During Rafidi’s research and developement trips in the Middle East, he enjoyed many a meal accompanied by arak, a Levantine distilled spirit. Albi’s menu offers a selection of arak, but Kroll has also put his own spin on beverage list, devoting two sections to categories of wine that he feels perfectly complement Rafidi’s cooking.
For example, the mezze-style snacks that lead off the menu are great with savory white wines, while the hearth-cooked meats for the main course lend themselves to smoky reds.
Creative combinations like these are abundant at both Albi and the Russell Island pop-up at Maxwell Park, but if you’re looking to try some out in your own kitchen, Rafidi and Kroll have shared their recipes and pairing suggestions for two highlights from their menus.
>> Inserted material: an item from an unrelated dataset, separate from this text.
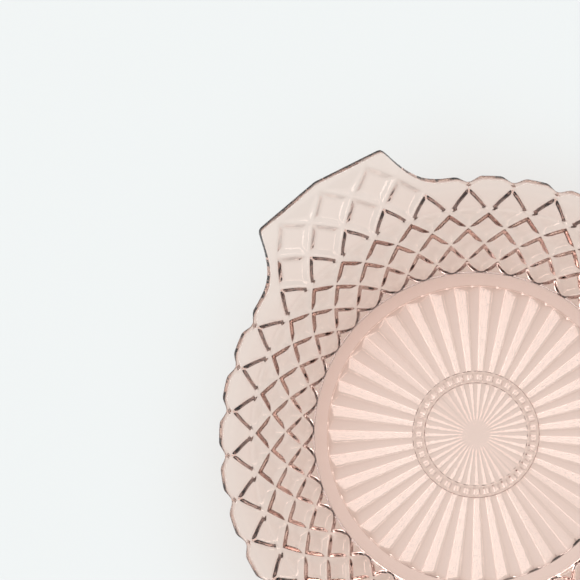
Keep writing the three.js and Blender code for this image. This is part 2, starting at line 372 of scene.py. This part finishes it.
def inner_rings():
    """The smooth inside, from the flange down to the floor's centre."""
    wall_inner = WALL_RADIUS - WALL_THICKNESS
    reach = wall_inner - FLOOR_FILLET
    fillet_z = FLOOR_TOP + FLOOR_FILLET
    drop = WALL_CENTRE[1] - fillet_z
    fillet_r = WALL_CENTRE[0] + math.sqrt(reach**2 - drop**2)
    fillet_end = math.acos(drop / reach)
    slopes = SLOPE_HIGH + np.linspace(0, math.radians(BEND_SEARCH), SEARCH_SAMPLES)
    r, z = wall_point(slopes, wall_inner)
    meeting = np.argmin(np.abs(z - flange_top(r)))
    corner = np.array([r[meeting], z[meeting]])
    wall_end = slopes[meeting] - BEND_REACH / wall_inner
    out_r = corner[0] + BEND_REACH * math.cos(SLOPE_FLANGE)
    start = np.array([out_r, flange_top(out_r)])
    end = np.array(wall_point(wall_end, wall_inner))
    points = []
    for t in np.linspace(0, 1, BEND_RINGS + 1)[:-1]:
        points.append((1 - t) ** 2 * start + 2 * t * (1 - t) * corner + t * t * end)
    for slope in np.linspace(wall_end, fillet_end, WALL_RINGS):
        points.append(wall_point(slope, wall_inner))
    for slope in np.linspace(fillet_end, 0, FILLET_RINGS + 1)[1:]:
        r = fillet_r + FLOOR_FILLET * math.sin(slope)
        points.append((r, fillet_z - FLOOR_FILLET * math.cos(slope)))
    for share in FLOOR_SHARES:
        points.append((fillet_r * share, FLOOR_TOP))
    return [(full(r), full(z), DEGREES) for r, z in points]


# ---- Mesh ----
def joined(rings, first_patterned, last_patterned):
    """Triangles between the rings. In the pattern, each quad is split along the nearer groove."""
    faces = []
    column = np.arange(COLUMNS)
    after = (column + 1) % COLUMNS
    v = (column + 0.5) / STEPS
    for j in range(len(rings) - 1):
        a, b = j * COLUMNS + column, j * COLUMNS + after
        d, c = a + COLUMNS, b + COLUMNS
        rising = np.zeros(COLUMNS, dtype=bool)
        if first_patterned <= j < last_patterned:
            row = 1 + WALL_ROWS - (j - first_patterned + 0.5) / STEPS
            rising = to_even(row + v) < to_even(row - v)
        first = np.where(rising, [a, b, c], [a, b, d])
        second = np.where(rising, [a, c, d], [b, c, d])
        faces += [first.T, second.T]
    return np.concatenate(faces)


def glass_mesh():
    """One closed surface, from the middle of the base over the rim to the middle of the floor."""
    under = base_rings()
    first_patterned = len(under)
    under += patterned_rings()
    last_patterned = len(under) - 1
    rings = under + edge_rings(under[-1]) + inner_rings()
    angle = np.radians([ring[2] for ring in rings])
    r = np.array([ring[0] for ring in rings]) * MM
    z = np.array([ring[1] for ring in rings]) * MM
    points = np.stack([r * np.cos(angle), r * np.sin(angle), z], axis=-1).reshape(-1, 3)
    merged, index = np.unique(np.round(points, MERGE_DIGITS), axis=0, return_inverse=True)
    faces = index.reshape(-1)[joined(rings, first_patterned, last_patterned)]
    a, b, c = faces.T
    faces = faces[(a != b) & (b != c) & (c != a)]
    mesh = bpy.data.meshes.new("pressed_dish")
    mesh.from_pydata(merged.tolist(), [], faces.tolist())
    mesh.validate()
    mesh.shade_smooth()
    return mesh


# ---- Glass. Pairs of heights, in mm, run from where something starts to where it is full. ----
GLASS_TINT = (0.97, 0.864, 0.803, 1)
GLASS_INDEX = 1.52
ABSORPTION = (0.89, 0.45, 0.32, 1)
ABSORPTION_DENSITY = 18.7
WAVES = {"Scale": 90, "Detail": 2}
WAVE_STRENGTH = 0.5
WAVE_HEIGHT = 0.00012
SCUFFS = {"Scale": 700, "Detail": 6}
SCUFF_LEVELS = (0.5, 0.7)  # of the scuffs' noise, from unworn to worn
FOOT_WEAR = (0.15, 0.02)  # of the scuffs, down the foot ring
ROUGHNESS = (0.012, 0.12)  # of glass as it left the mould, and of worn glass
CREST_HIGHLIGHT_ABOVE = (0.48, 0.42)  # painted highlight on the crests, by height, coming down to them
CREST_HIGHLIGHT_BELOW = (0.32, 0.38)  # and coming up to them
CREST_HIGHLIGHT_TRANSMISSION = 0.6  # share of the light that a crest lets in under its painted highlight; the rest shows as a pale diffuse line
PASSES = (  # light that gets straight through a face, by how level it is: wall, flange, floor
    (0.8, (0.88, 0.81, 0.775)),
    (0.93, (0.82, 0.745, 0.705)),
    (0.962, (0.995, 0.975, 0.966)),
)


def in_metres(limits):
    return [limit * MM for limit in limits]


def add_noise(nodes, links, place, settings):
    noise = nodes.new("ShaderNodeTexNoise")
    for name, value in settings.items():
        noise.inputs[name].default_value = value
    links.new(place.outputs["Object"], noise.inputs["Vector"])
    return noise.outputs["Fac"]


def add_range(nodes, links, value, limits, results=(0, 1)):
    """A node that takes a value from between two limits to between two results."""
    mapped = nodes.new("ShaderNodeMapRange")
    links.new(value, mapped.inputs["Value"])
    mapped.inputs["From Min"].default_value, mapped.inputs["From Max"].default_value = limits
    mapped.inputs["To Min"].default_value, mapped.inputs["To Max"].default_value = results
    return mapped


def add_surface_detail(nodes, links, shader):
    """Slow waves left by fire-polishing, a foot ring scuffed by use, and a painted highlight:
    crests made partly diffuse so that they show as pale lines.
    """
    place = nodes.new("ShaderNodeTexCoord")
    bump = nodes.new("ShaderNodeBump")
    bump.inputs["Strength"].default_value = WAVE_STRENGTH
    bump.inputs["Distance"].default_value = WAVE_HEIGHT
    links.new(add_noise(nodes, links, place, WAVES), bump.inputs["Height"])
    links.new(bump.outputs["Normal"], shader.inputs["Normal"])

    split = nodes.new("ShaderNodeSeparateXYZ")
    links.new(place.outputs["Object"], split.inputs["Vector"])
    height = split.outputs["Z"]
    on_foot = add_range(nodes, links, height, in_metres(FOOT_WEAR))
    worn = add_range(nodes, links, add_noise(nodes, links, place, SCUFFS), SCUFF_LEVELS)
    wear = nodes.new("ShaderNodeMath")
    wear.operation = "MULTIPLY"
    links.new(on_foot.outputs["Result"], wear.inputs[0])
    links.new(worn.outputs["Result"], wear.inputs[1])
    roughness = add_range(nodes, links, wear.outputs["Value"], (0, 1), ROUGHNESS)
    links.new(roughness.outputs["Result"], shader.inputs["Roughness"])

    # Painted highlight: the crests and the beads' tops let less light through and show a pale
    # diffuse line, in place of light gathered beneath them.
    highlight_above = add_range(nodes, links, height, in_metres(CREST_HIGHLIGHT_ABOVE))
    crest_highlight = add_range(nodes, links, height, in_metres(CREST_HIGHLIGHT_BELOW))
    links.new(highlight_above.outputs["Result"], crest_highlight.inputs["To Max"])
    crest_transmission = add_range(nodes, links, crest_highlight.outputs["Result"], (0, 1), (1, CREST_HIGHLIGHT_TRANSMISSION))
    links.new(crest_transmission.outputs["Result"], shader.inputs["Transmission Weight"])


def set_ramp(ramp, stops):
    """Gives a colour ramp its places and colours."""
    elements = ramp.color_ramp.elements
    while len(elements) < len(stops):
        elements.new(0.5)
    for element, (place, colour) in zip(elements, stops):
        element.position = place
        element.color = (*colour, 1)


def straight_through(nodes, links):
    """A clear shader that darkens light by how far its face is from level."""
    face = nodes.new("ShaderNodeNewGeometry")
    upward = nodes.new("ShaderNodeVectorMath")
    upward.operation = "DOT_PRODUCT"
    upward.inputs[1].default_value = (0, 0, 1)
    links.new(face.outputs["Normal"], upward.inputs[0])
    level = nodes.new("ShaderNodeMath")
    level.operation = "ABSOLUTE"
    links.new(upward.outputs["Value"], level.inputs[0])
    passed = nodes.new("ShaderNodeValToRGB")
    set_ramp(passed, PASSES)
    links.new(level.outputs["Value"], passed.inputs["Fac"])
    clear = nodes.new("ShaderNodeBsdfTransparent")
    links.new(passed.outputs["Color"], clear.inputs["Color"])
    return clear


def glass_material():
    """Glass that bends what is seen through it, and lets light on its way to the table by."""
    material = bpy.data.materials.new("pink_pressed_glass")
    material.use_nodes = True
    nodes = material.node_tree.nodes
    links = material.node_tree.links
    shader = nodes["Principled BSDF"]
    shader.inputs["Base Color"].default_value = GLASS_TINT
    shader.inputs["IOR"].default_value = GLASS_INDEX
    add_surface_detail(nodes, links, shader)
    absorption = nodes.new("ShaderNodeVolumeAbsorption")
    absorption.inputs["Color"].default_value = ABSORPTION
    absorption.inputs["Density"].default_value = ABSORPTION_DENSITY
    links.new(absorption.outputs["Volume"], nodes["Material Output"].inputs["Volume"])
    light_path = nodes.new("ShaderNodeLightPath")
    lets_light_by = nodes.new("ShaderNodeMath")
    lets_light_by.operation = "MAXIMUM"
    links.new(light_path.outputs["Is Shadow Ray"], lets_light_by.inputs[0])
    links.new(light_path.outputs["Is Diffuse Ray"], lets_light_by.inputs[1])
    mix = nodes.new("ShaderNodeMixShader")
    links.new(lets_light_by.outputs["Value"], mix.inputs["Fac"])
    links.new(shader.outputs["BSDF"], mix.inputs[1])
    links.new(straight_through(nodes, links).outputs["BSDF"], mix.inputs[2])
    links.new(mix.outputs["Shader"], nodes["Material Output"].inputs["Surface"])
    return material


def make_dish():
    dish = bpy.data.objects.new("pressed_dish", glass_mesh())
    bpy.context.scene.collection.objects.link(dish)
    dish.data.materials.append(glass_material())
    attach(dish, "root")
    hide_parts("dish")


# ---- Stage ----
CAMERA_TURN = math.radians(123.4)  # the +X handle points this far round from the picture's right
CAMERA_HEIGHT = 0.742
CAMERA_ASIDE = 0.0744  # the camera stands to the left of the dish's centre
CAMERA_ABOVE = 0.05775  # and above it, as the picture shows it
LENS = 114.7  # focal length, mm
SENSOR = 36  # width, mm
SKY = (  # brightness of the room by the height of the way to it, from the horizon to straight up
    (0.0, (0.09, 0.03, 0.018)),
    (0.25, (0.15, 0.075, 0.05)),
    (0.5, (0.58, 0.59, 0.6)),
    (0.8, (0.97, 0.99, 1.0)),
    (1.0, (0.5, 0.51, 0.52)),
)
SKY_STRENGTH = 1.1
SOFTBOX_SIDE = (-1, 1)  # the way to the softbox: to the picture's left, and up it
SOFTBOX_HALF = (-0.25, 0.25)  # from dark to bright, along that way
SOFTBOX_LOW = (0.38, 0.52)  # from dark to bright, by height, at its lower side
SOFTBOX_HIGH = (0.84, 0.72)  # and at its upper side
SOFTBOX_STRENGTH = 5.6
SOFTBOX_COLOUR = (0.97, 0.99, 1.0, 1)
BACKDROP = (0.88, 0.91, 0.91, 1)
TABLE_REACH = 1.5  # from its middle to a side
TABLE_GAP = 0.0001  # below the foot
TABLE_COLOUR = (0.488, 0.498, 0.493, 1)
TABLE_ROUGHNESS = 0.9


def table_material():
    material = bpy.data.materials.new("pale_table")
    material.use_nodes = True
    shader = material.node_tree.nodes["Principled BSDF"]
    shader.inputs["Base Color"].default_value = TABLE_COLOUR
    shader.inputs["Roughness"].default_value = TABLE_ROUGHNESS
    shader.inputs["Specular IOR Level"].default_value = 0
    return material


def make_table():
    sides = ((-1, -1), (1, -1), (1, 1), (-1, 1))
    corners = [(x * TABLE_REACH, y * TABLE_REACH, -TABLE_GAP) for x, y in sides]
    mesh = bpy.data.meshes.new("table")
    mesh.from_pydata(corners, [], [(0, 1, 2, 3)])
    table = bpy.data.objects.new("table", mesh)
    table.data.materials.append(table_material())
    bpy.context.scene.collection.objects.link(table)


def picture_to_world(right, up, height):
    """A place given as the picture shows it, seen from above."""
    turn = -CAMERA_TURN
    return (
        right * math.cos(turn) - up * math.sin(turn),
        right * math.sin(turn) + up * math.cos(turn),
        height,
    )


def softbox_strength(nodes, links, direction, height):
    """Brightness of the softbox, a band across half of the sky with soft borders."""
    across = nodes.new("ShaderNodeVectorMath")
    across.operation = "DOT_PRODUCT"
    across.inputs[1].default_value = Vector(picture_to_world(*SOFTBOX_SIDE, 0)).normalized()
    links.new(direction, across.inputs[0])
    side = add_range(nodes, links, across.outputs["Value"], SOFTBOX_HALF, (0, SOFTBOX_STRENGTH))
    low = add_range(nodes, links, height, SOFTBOX_LOW)
    high = add_range(nodes, links, height, SOFTBOX_HIGH)
    for border in (side, low, high):
        border.interpolation_type = "SMOOTHSTEP"
    links.new(side.outputs["Result"], low.inputs["To Max"])
    links.new(low.outputs["Result"], high.inputs["To Max"])
    return high.outputs["Result"]


def make_world():
    """A soft sky and a softbox, behind a plain backdrop that only the camera sees."""
    world = bpy.data.worlds.new("studio")
    world.use_nodes = True
    nodes = world.node_tree.nodes
    links = world.node_tree.links
    coordinates = nodes.new("ShaderNodeTexCoord")
    direction = coordinates.outputs["Generated"]
    split = nodes.new("ShaderNodeSeparateXYZ")
    links.new(direction, split.inputs["Vector"])
    height = split.outputs["Z"]
    ramp = nodes.new("ShaderNodeValToRGB")
    set_ramp(ramp, SKY)
    links.new(height, ramp.inputs["Fac"])
    sky = nodes["Background"]
    sky.inputs["Strength"].default_value = SKY_STRENGTH
    links.new(ramp.outputs["Color"], sky.inputs["Color"])
    glow = nodes.new("ShaderNodeBackground")
    glow.inputs["Color"].default_value = SOFTBOX_COLOUR
    links.new(softbox_strength(nodes, links, direction, height), glow.inputs["Strength"])
    both = nodes.new("ShaderNodeAddShader")
    links.new(sky.outputs["Background"], both.inputs[0])
    links.new(glow.outputs["Background"], both.inputs[1])
    backdrop = nodes.new("ShaderNodeBackground")
    backdrop.inputs["Color"].default_value = BACKDROP
    light_path = nodes.new("ShaderNodeLightPath")
    seen = nodes.new("ShaderNodeMixShader")
    links.new(light_path.outputs["Is Camera Ray"], seen.inputs["Fac"])
    links.new(both.outputs["Shader"], seen.inputs[1])
    links.new(backdrop.outputs["Background"], seen.inputs[2])
    links.new(seen.outputs["Shader"], nodes["World Output"].inputs["Surface"])
    bpy.context.scene.world = world


def make_camera():
    camera = bpy.data.cameras.new("camera")
    camera.lens = LENS
    camera.sensor_width = SENSOR
    camera.clip_start = 0.01
    view = bpy.data.objects.new("camera", camera)
    place = picture_to_world(-CAMERA_ASIDE, CAMERA_ABOVE, CAMERA_HEIGHT)
    view.matrix_world = Matrix.Translation(place) @ Matrix.Rotation(-CAMERA_TURN, 4, "Z")
    bpy.context.scene.collection.objects.link(view)
    bpy.context.scene.camera = view


make_dish()
make_table()
make_world()
make_camera()

scene = bpy.context.scene
scene.view_settings.view_transform = "Standard"
scene.cycles.max_bounces = 24
scene.cycles.transmission_bounces = 20
scene.cycles.glossy_bounces = 4  # more reflections inside the glass than this end dark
Albi: 1346 4th St. SE, DC; www.albidc.com
Russell Island at Maxwell Park: 1346 4th St. SE, DC; www.maxwellparkdc.com/home-navy-yard
Chef Rafidi’s Recipe: Cinnamon Stick Kefta with Pomegranate Glaze + Arabic Tahini Salad
Albi Wine Pairing: 2017 Ànima Negra |Callet, Mantonegro, Syrah |“AN/2” | Vi de la Terra Mallorca, Balearic Islands, Spain
Kroll’s Pairing Notes: “The wine has a lot of ripe fruit to contrast the savory and spice notes. There are vanilla and dill notes from the oak that layer into the flavors in the dish. My favorite part is this wine is a little funky, which lends itself to the game flavors here.”
For the Kefta
1 pound lamb, ground
Half a red onion, minced
1 tablespoon mint, chopped
1 teaspoon sumac
1 teaspoon Aleppo pepper
1 teaspoon salt
1 teaspoon za’atar
Cinnamon sticks (for skewering)
Pomegranate molasses (for glazing)
Mint, torn (for garnish)
For the Salad
½ cup tomato, diced
½ cup cucumber, diced
½ cup red onion, diced
¼ cup mint, chopped
¼ cup lemon juice
¼ cup tahini
1 teaspoon garlic, micro-planed
Crumbled feta (for garnish)
Prepare the Kefta
In a mixing bowl, salt the red onions for 30 minutes and then squeeze out excess water.
Mix the lamb with the onions and remaining spices. Portion the kefta mix into 1-ounce balls and place on cinnamon stick.
Grill the kefta on the cinnamon stick skewer and glaze with the pomegranate molasses. Garnish with torn mint.
Prepare the Salad
Mix all ingredients together. Season with salt to taste.
Plate the Dish
Place kefta on top of salad with crumbled feta.
Chef Rafidi’s Recipe: Smoky Boquerones Toast with Piquillo Pepper Butter + Black Garlic Confit
Russell Island Wine Pairing: NV La Cigarrera | Amontillado | Jerez | Spain
Kroll’s Pairing Notes: “I went with amontillado here as savory, dry sherry that compliments the boquerones. The oak on this is good for the smoky and garlic flavors. It also layers in a rye/pumpernickel bitter note for added complexity. It’s salty food, with salty wine!”
For the marinated boquerones
4 ounces boquerones
1 clove garlic
2 tablespoon extra virgin olive oil
2 teaspoon sherry vinegar
1 teaspoon pimentos
2 ounces piquillo peppers, julienned
For the piquillo butter
4 ounces butter, softened
2 ounces piquillo peppers , finely chopped
1 teaspoon kosher salt
For the black garlic confit:
1 tablespoon black garlic, chopped
¼ cup extra virgin olive oil
Note: Piquillo peppers must be from a jar.
Baguette or sourdough boule
Extra virgin olive oil
Parsley or dill leaves
Marinate the Boquerones
Combine all ingredients in a bowl. Mix gently so as not break up the boquerones. Set aside.
Prepare the Piquillo Butter
Combine all ingredients in a small bowl. Set aside.
Prepare the Black Garlic Confit
Combine black garlic and extra virgin olive oil in a small pot on very low heat and cook for four to five minutes. Set aside at room temperature.
Plate the Dish
Slice a piece of baguette or sourdough. Drizzle with extra virgin olive oil and sprinkle with salt and pepper. Toast or grill until golden brown.
Spread a layer of piquillo butter, a small amount of black garlic confit and lastly top with the marinated boquerones.
Garnish with fresh parsley or dill leaves and another drizzle of extra virgin olive oil.